Itu menambah bukti yang berkembang bahwa manusia purba tidak hanya mengikuti sumber daya pesisir. Sebaliknya, itu menunjukkan bahwa manusia dapat beradaptasi dan mampu bertahan hidup di habitat pedalaman juga. “Temuan-temuan di Panga ya Saidi bertentangan hipotesis tentang penggunaan pantai sebagai semacam superhighway yang menyalurkan migrasi manusia dari Afrika, dan di sekitar tepi Samudra Hindia,” kata Petraglia.

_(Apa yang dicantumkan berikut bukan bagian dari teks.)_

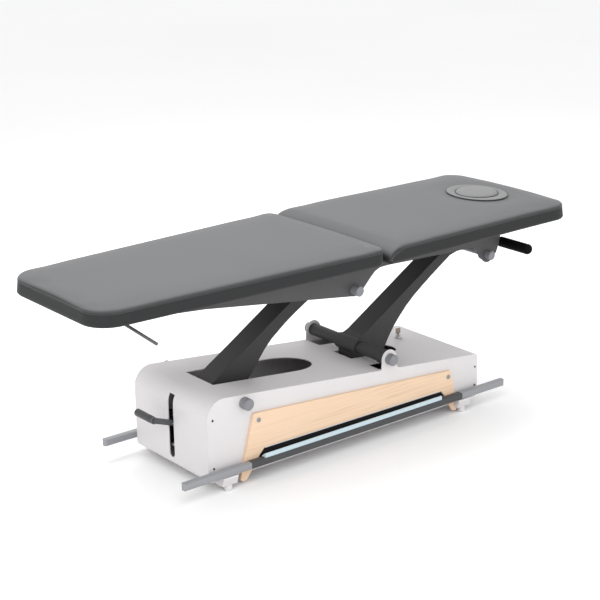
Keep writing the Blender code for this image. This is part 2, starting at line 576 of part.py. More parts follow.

Peneliti utama proyek ini, Nicole Boivin dari Max Planck memprediksi pengetahuan ini akan menyebabkan pergeseran dalam cara memahami evolusi manusia. “Wilayah pesisir Afrika Timur dan hutannya dan telah lama dianggap marginal bagi evolusi manusia sehingga penemuan gua Panga ya Saidi tentu akan mengubah pandangan dan persepsi para arkeolog,” kata Boivin.

Panga ya Saidi berhenti ditinggali oleh manusia belum lama, dan saat ini situs tersebut masih  digunakan oleh penduduk setempat untuk upacara keagamaan dan pemakaman.